If you stay clean and sober for the rest of your life, then going to rehab for 2 weeks may represent only .001% of your recovery journey. If there is some social interaction involved, then that is a sacrifice that is well worth it.
Desperation can overcome your anxiety
I’m honestly not sure if I had what is considered to be social anxiety, or if I was just really averse to social interaction–but I really, really did not want to go to inpatient treatment.
What happened though is, at some point, my misery became overwhelming. I felt like I was approaching a breaking point, a point of no return. I really did not want to keep going in my addiction. I was just beyond miserable, and then it got even worse, and then it got ten times worse, and it was just this downward spiral from which there was no escape.
I was afraid of rehab, I was really nervous and anxious of social situations in treatment, and being “forced” into groups and meetings, but at some point–the desperation to escape my misery overcame this anxiety.
This is what they call “the turning point.” This is the point of surrender. This is when I threw my hands up, essentially, and said to the world “I don’t care any more, I don’t care about me, or you, or anything at all. I don’t care about my anxiety, about being nervous, about looking silly to others, about being judged, I don’t care about any of it.”
And that was the moment that I became willing to ask for help. To go to rehab.

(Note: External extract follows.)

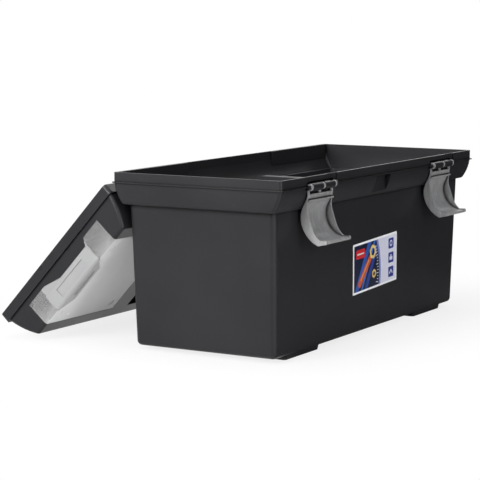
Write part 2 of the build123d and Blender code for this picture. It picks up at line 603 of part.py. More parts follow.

To face my peers, to face some groups, to face the meetings.
I was just so miserable in my addiction that I just didn’t care any more.
And that was the day my life changed forever.
Treatment left my introversion intact
Early in my recovery, a therapist tried to tell me that I was going to have to open up, emotionally, in front of groups of people, if I was going to be successful in long term sobriety.
It turns out she was wrong.
I now have 24 years of continuous sobriety while embracing the principles of the Introverted Recovery program and minimizing social pressure.
I don’t go to meetings. I don’t share in groups. And I haven’t done so for 99% of my recovery journey. In the beginning I went to inpatient treatment, and I endured a few meetings, and some groups, but I quickly found my own path. And I was terrified that I would fail, but I used that fear to propel me into massive action.
And I started to experiment and figure out what really kept people clean and sober. I started to really pay attention to the “winners” in recovery, to see what they were actually doing–not what they were saying.
And then I started looking at various programs of recovery–not just AA and NA, or religious based programs, but also meditation based programs, exercise based programs, and a variety of other disciplines that had proved to be successful for others.
I was scrambling for solutions, because I knew that I did not want a social solution–I did not want group therapy, and I did not want to sit in AA meetings for the rest of my life.
And it worked. I was able to find success. 24 years later, I’m still going strong.
But yes–I had to have help in the beginning. I could not go from zero to sixty without a little jump start at the beginning. And for me, that jump start was inpatient rehab.
It was a fear that I had to face in order to access the rewards of a lifetime of recovery. It has been well worth it.